February 21, 2007

Avastin for Wet AMD


Avastin for Wet AMD

by Dan Roberts
Updated February 2007
(Editor’s note: This article is retained for archival purposes. More recent developments will be found elsewhere in the Low Vision Resources Library.)
Off-label use of intravitreal Avastin (bevacizumab) has become a widespread treatment for wet AMD. This is a concern for some doctors and for Genentech Pharmaceuticals (developers of Avastin for cancer treatment and Lucentis for retinal treatment), as no major scientific proof of safety or efficacy has yet been demonstrated for the drug’s use in retinal therapy. At the annual meeting of the American Academy of Ophthalmologist on October 14, 2005, Genentech presented several areas of concern about the drug’s potentially adverse effects when used intravitreally for wet AMD:
1) Avastin contains no preservatives, so there could be problems in keeping it sterile when it is split up by doctors into the small quantities required for retinal treatment.
2) No pre-clinical trial toxicity data exists for use of Avastin in retinal therapy.
3) The half-life of Avastin is different than Lucentis, in that it clears from the system 100 times slower. This is important for cancer use, but remaining in the retina for that length of time could be harmful.
4) Lucentis binds more strongly to the VEGF protein than Avastin. It is this binding that blocks the protein from developing blood vessel growth into the retina (neovascularization).
5) Avastin contains full-length antibodies, which can cause inflammation. The antibody fragments in Lucentis are 1/3 the size of Avastin antibodies, so they are capable of better penetration through the retinal layers.
6) Manufacturing standards differ for cancer and ophthalmic drugs. Particulate matter must be very low in drugs used in the eye, and Avastin is not manufactured with that in mind.
Phil Rosenfeld, M.D. (who is leading the study of Avastin for retinal treatment at the Bascom Palmer Eye Institute in Miami) told MD Support that the issue of purity is not a problem in his work. His lab takes every precaution to have the drug safely divided into the desired dosages for injection, and they have had no safety issues so far.

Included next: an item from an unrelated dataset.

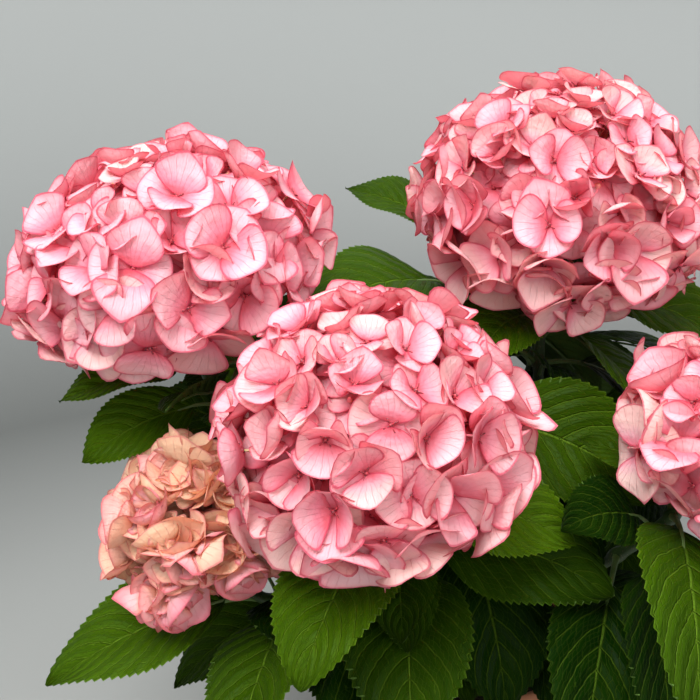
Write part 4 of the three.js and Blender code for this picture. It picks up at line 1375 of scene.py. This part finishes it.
def pot_profile(pot):
    """Radius and height pairs of the pot's outline, from its foot out, up and down inside."""
    height, rim = pot.height / MM, pot.rim_radius / MM
    foot, wall = pot.foot_radius / MM, pot.wall / MM
    shoulder = height - pot.collar / MM
    neck = rim - 8
    corners = [
        (0.5, 0), (foot - 2, 0), (foot, 2), (neck, shoulder - 3), (rim - 3, shoulder),
        (rim - 2, shoulder + 3), (rim, height - 4), (rim - 2, height - 0.5), (rim - 4, height),
        (rim - wall, height - 2), (rim - wall - 1, SOIL_TOP - 8), (foot - wall, 13), (0.5, 10),
    ]
    return rounded(corners, 2.5)


def soil_heap(faces, reach):
    """The soil's lumpy top, which falls off with the cube of the radius and is calm about the
    woody foot, and its sides and underside inside the pot."""
    radii = np.linspace(4, reach, 60)
    profile = np.array([(0.5, SOIL_TOP), *[(r, soil_level(r, reach)) for r in radii]])
    grid = turned(profile, 200)
    calm = 1 - np.exp(-((np.hypot(grid[..., 0], grid[..., 1]) / 24) ** 4))
    lumps = ripple(grid, 2.4, 31) * 0.8 + ripple(grid, 1.1, 32) * 0.5 + ripple(grid, 6.0, 33) * 0.9
    grid[..., 2] += lumps * calm - 0.9 * calm
    grid[:, -1] = grid[:, 0]
    add_surface(faces, grid[::-1])
    inside = np.array([(reach, SOIL_TOP - 5.0), (reach - 12, SOIL_TOP - 60), (56, 12.0), (0.5, 10.6)])
    skirt = turned(inside, 200)
    skirt[0] = grid[-1]
    add_surface(faces, skirt[::-1])


def soil_level(radius, reach):
    """The soil's height, SOIL_TOP - 4 (radius / reach)^3."""
    return SOIL_TOP - 4 * (radius / reach) ** 3


def crumbs(faces, reach, count):
    """Loose crumbs on the soil, short thick tubes that taper to both ends; a few are white."""
    rng = np.random.default_rng(21)
    r = reach * 0.97 * np.sqrt(rng.uniform(0.06, 1, count))
    a = rng.uniform(0, 2 * np.pi, count)
    size = rng.uniform(0.6, 2.0, count) ** 1.2
    centre = np.stack([r * np.cos(a), r * np.sin(a), soil_level(r, reach) - 0.6 + size * 0.2], -1)
    direction = unit(rng.normal(size=(count, 3)) * (1, 1, 0.4))
    share = np.linspace(-1, 1, 4)
    path = centre[:, None] + direction[:, None] * share[None, :, None] * size[:, None, None]
    radius = size[:, None] * np.array([0.35, 0.95, 0.8, 0.3]) * rng.uniform(0.6, 1.1, (count, 4))
    faces.add_tubes(path, radius, 6, np.where(rng.uniform(size=count) < 0.07, 1, 0))


# Operators


def settle(piece, slot, *nodes):
    """Puts a piece on the plant's body, in place of its nodes. The slot is not used."""
    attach(piece, BODY)
    if nodes:
        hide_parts(*nodes)


class HYDRANGEA_OT_pot(bpy.types.Operator):
    """Turn the clay pot, with a rounded rim, a collar and a slightly uneven surface"""

    bl_idname = "hydrangea.pot"
    bl_label = "Pot"

    def execute(self, context):
        pot = user_settings("pot")
        grid = turned(pot_profile(pot), 144)
        away = unit(grid * (1, 1, 0))
        grid = grid + away * (0.25 * ripple(grid, 9.0, 3))[..., None] * (grid[..., 2:] > 1)
        faces = Faces()
        add_surface(faces, grid)
        settle(faces.piece("clay_pot", [clay_material(pot)]), "terracotta", "pot")
        return {"FINISHED"}


class HYDRANGEA_OT_soil(bpy.types.Operator):
    """Heap the potting mix: a crumbled surface with loose crumbs and a few white grains"""

    bl_idname = "hydrangea.soil"
    bl_label = "Soil"

    def execute(self, context):
        pot = user_settings("pot")
        reach = (pot.rim_radius - pot.wall) / MM - 2.6
        faces = Faces()
        soil_heap(faces, reach)
        crumbs(faces, reach, 900)
        materials = [
            plain_material("potting_mix", pot.soil, pot.soil_pale, 0.95, 240.0, 0.0012),
            plain_material("white_grain", pot.grain, pot.grain_dark, 0.9, 300.0, 0.0004),
        ]
        settle(faces.piece("potting_soil", materials), "soil", "soil")
        return {"FINISHED"}


class HYDRANGEA_OT_wood(bpy.types.Operator):
    """Grow the woody foot and the stems, swollen at their nodes, with leaf buds at bare tips"""

    bl_idname = "hydrangea.wood"
    bl_label = "Stems"

    def execute(self, context):
        stems, _ = Plant.get()
        look = user_settings("stem")
        foot = Faces()
        woody_foot(foot)
        bark = plain_material("bark", look.bark, look.bark_pale, 0.85, 130.0, 0.0012)
        settle(foot.piece("woody_base", [bark]), "bark", "woody_foot")
        green = Faces()
        stem_tubes(green, stems)
        buds(green, stems)
        boughs = ["bough_" + name for name in SHOOTS]
        settle(green.piece("stems", [stem_material(look)]), "stem", *boughs)
        return {"FINISHED"}


class HYDRANGEA_OT_leaves(bpy.types.Operator):
    """Set every leaf: toothed, veined blades on round stalks"""

    bl_idname = "hydrangea.leaves"
    bl_label = "Leaves"

    def execute(self, context):
        _, leaves = Plant.get()
        look = user_settings("leaf")
        faces = Faces()
        large = [leaf for leaf in leaves if leaf["rank"] is not None]
        small = [leaf for leaf in leaves if leaf["rank"] is None]
        add_leaves(faces, large, look, look.teeth, 11)
        add_leaves(faces, small, look, look.teeth // 2, 7)
        masses = ["foliage_" + name for name in SHOOTS]
        settle(faces.piece("leaf_blades", [leaf_material("leaf_blade", look)]), "leaf", *masses)
        stalk_faces = Faces()
        paths, radii = petiole_paths(leaves, 8)
        stalk_faces.add_tubes(paths, radii, 8)
        skin = plain_material("leaf_stalk", look.stalk, look.stalk_pale, 0.6, 90.0, 0.0003)
        settle(stalk_faces.piece("leaf_stalks", [skin]), "leaf")
        return {"FINISHED"}


class HYDRANGEA_OT_blossom(bpy.types.Operator):
    """Cover the heads with florets: open ones on the old heads, half-open ones on the young"""

    bl_idname = "hydrangea.blossom"
    bl_label = "Blossom"

    def execute(self, context):
        look = user_settings("petal")
        open_petal = petal_material("open_sepal", look)
        young_petal = petal_material("young_sepal", look, young=True)
        eye = plain_material("floret_eye", look.eye, look.deep, 0.4, 900.0, 0.0002)
        stalk = plain_material("flower_stalk", look.stalk, look.warm, 0.6, 120.0, 0.0002)
        bud = plain_material("flower_bud", look.warm, look.bud, 0.5, 300.0, 0.0002)
        for seed, name in enumerate(HEADS):
            rng = np.random.default_rng(100 + seed)
            faces = Faces()
            if name == "young":
                young_head(faces, SHOOTS[name], look, rng)
                materials = [young_petal, bud, stalk]
            else:
                open_head(faces, name, SHOOTS[name], look, rng)
                little_buds(faces, SHOOTS[name], 3, 45, rng)
                materials = [open_petal, eye, stalk, bud]
            slot = "young_petal" if name == "young" else "petal"
            settle(faces.piece("florets_" + name, materials), slot, "bloom_" + name)
        return {"FINISHED"}


class HYDRANGEA_OT_stage(bpy.types.Operator):
    """Set a pale floor that curves up into a wall all round, the soft lights and the camera"""

    bl_idname = "hydrangea.stage"
    bl_label = "Stage"

    def execute(self, context):
        look = user_settings("stage")
        flat, wall, height, sunk = (BACKDROP[key] for key in ("flat", "wall", "height", "sunk"))
        turn = np.linspace(0, np.pi / 2, 24)[:, None]
        cove = np.concatenate([flat + (wall - flat) * np.sin(turn), (wall - flat) * (1 - np.cos(turn))], 1)
        profile = np.concatenate([[(1.0, 0.0), (700.0, 0.0)], cove, [(wall, height)]])
        faces = Faces()
        add_surface(faces, turned(profile, 96) - (0, 0, sunk), 0, True)
        faces.piece("backdrop", [paper_material(look)])
        for name, (place, size) in LAMPS.items():
            self.area_light(name, place, getattr(look, name), size)
        world = bpy.data.worlds.new("sky")
        world.use_nodes = True
        background = world.node_tree.nodes["Background"]
        background.inputs["Color"].default_value = (*look.sky_tint, 1)
        background.inputs["Strength"].default_value = look.sky
        context.scene.world = world
        camera = bpy.data.cameras.new("camera")
        camera.lens = CAMERA_LENS
        camera.sensor_width = 36
        viewer = bpy.data.objects.new("camera", camera)
        viewer.location = CAMERA_PLACE
        viewer.rotation_euler = (math.radians(90 - CAMERA_PITCH), 0, 0)
        context.scene.collection.objects.link(viewer)
        context.scene.camera = viewer
        context.scene.view_settings.view_transform = "Standard"
        return {"FINISHED"}

    def area_light(self, name, place, power, size):
        """A square light that looks at the middle of the plant."""
        data = bpy.data.lights.new(name, "AREA")
        data.energy = power
        data.size = size
        light = bpy.data.objects.new(name, data)
        light.visible_camera = False
        target = np.array(LAMPS_LOOK_AT) - np.array(place)
        yaw = math.atan2(target[1], target[0])
        pitch = math.acos(-target[2] / np.linalg.norm(target))
        light.location = place
        light.rotation_euler = (pitch, 0, yaw - math.pi / 2)
        bpy.context.scene.collection.objects.link(light)


OPERATORS = (
    HYDRANGEA_OT_stage,
    HYDRANGEA_OT_pot,
    HYDRANGEA_OT_soil,
    HYDRANGEA_OT_wood,
    HYDRANGEA_OT_leaves,
    HYDRANGEA_OT_blossom,
)
GROUPS = {
    "petal": PetalSettings,
    "leaf": LeafSettings,
    "stem": StemSettings,
    "pot": PotSettings,
    "stage": StageSettings,
}


class HYDRANGEA_PT_panel(bpy.types.Panel):
    """Lists the operators and the settings"""

    bl_idname = "HYDRANGEA_PT_panel"
    bl_label = "Hydrangea"
    bl_space_type = "VIEW_3D"
    bl_region_type = "UI"
    bl_category = "Hydrangea"

    def draw(self, context):
        for operator in OPERATORS:
            self.layout.operator(operator.bl_idname)
        for name, group in GROUPS.items():
            box = self.layout.box()
            box.label(text=name.capitalize())
            for key in group.__annotations__:
                box.prop(user_settings(name), key)


def register():
    for group in GROUPS.values():
        bpy.utils.register_class(group)
    for name, group in GROUPS.items():
        setattr(bpy.types.Scene, "hydrangea_" + name, PointerProperty(type=group))
    for operator in OPERATORS:
        bpy.utils.register_class(operator)
    bpy.utils.register_class(HYDRANGEA_PT_panel)


def unregister():
    bpy.utils.unregister_class(HYDRANGEA_PT_panel)
    for operator in reversed(OPERATORS):
        bpy.utils.unregister_class(operator)
    for name, group in GROUPS.items():
        delattr(bpy.types.Scene, "hydrangea_" + name)
        bpy.utils.unregister_class(group)


def main():
    register()
    bpy.ops.hydrangea.stage()
    bpy.ops.hydrangea.pot()
    bpy.ops.hydrangea.soil()
    bpy.ops.hydrangea.wood()
    bpy.ops.hydrangea.leaves()
    bpy.ops.hydrangea.blossom()


if __name__ == "__main__":
    main()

The other concerns, he said, are theoretical, not having presented themselves as problems in actual practice.
In order to develop Avastin into a safe and effective drug for wet AMD, Genentech says that they would have to start at the pre-clinical trial stage. Considering the involvement of time (5-7 years), they maintain that such an effort would be fruitless when Lucentis is already in place and proving its value.
Regarding the large cost difference between the two drugs, the company holds that it should not be a serious concern, as treatment is fully-accepted by insurance and Medicare. Genentech also has in place their “Access to Care” foundation to provide financial assistance to patients if needed.
Genentech strongly states that their decision to not pursue Avastin as a treatment option for retinal degeneration is not financially-based. The cost of such research would be high, they say, but to invest so much time and money trying to prove the dubious theory that Avastin is as good as Lucentis would be counterproductive when there are more important areas that need attention.
Despite concerns about Avastin, small studies and clinical observations have recently shown that intravitreal treatment with Avastin is showing no systemic adverse events and that the drug is showing success in inhibiting neovascularization and improving visual acuity. The general conclusion is that re-treatment is needed at 2-3 month intervals. Three of these studies, presented as poster sessions at the 2006 meeting of the AAO, are:
“Intravitreal bevacizumab (Avastin) in the treatment of neovascular age-related macular degeneration” (Avery, RL, et al, Poster #673).
“Intravitreal bevacizumab (Avastin) for recurrent choroidal neovascularization” (Frederico Graue-Wiechers, et al, Poster #722).
“Safety and effectiveness of intravitreal bevacizumab for subfoveal choroidal neovascularization in pathologic myopia” (Hernandez-Rojas, ML, et al, Poster #673).
In line with the latter study, Elias Reichel, M.D. reported to Hawaiian Eye/Retina 2007 that Avastin has shown good results in a small retrospective case series for treatment of neovascularization from myopic degeneration. 15 eyes studied showed a mean improvement in acuity of 3 lines. Baseline visual acuity was 20/20 to 20/40 in one eye, 20/50 to 20/100 in eight eyes and 20/200 or worse in six eyes. At the last follow-up exam, six eyes were 20/20 to 20/40, seven eyes were 20/50 to 20/100, and only two eyes were 20/200 or worse. Baseline central foveal thickness was 324 µm (micrometers) and, at 10 months, central foveal thickness was 229 µm, for an average reduction of 93 µm.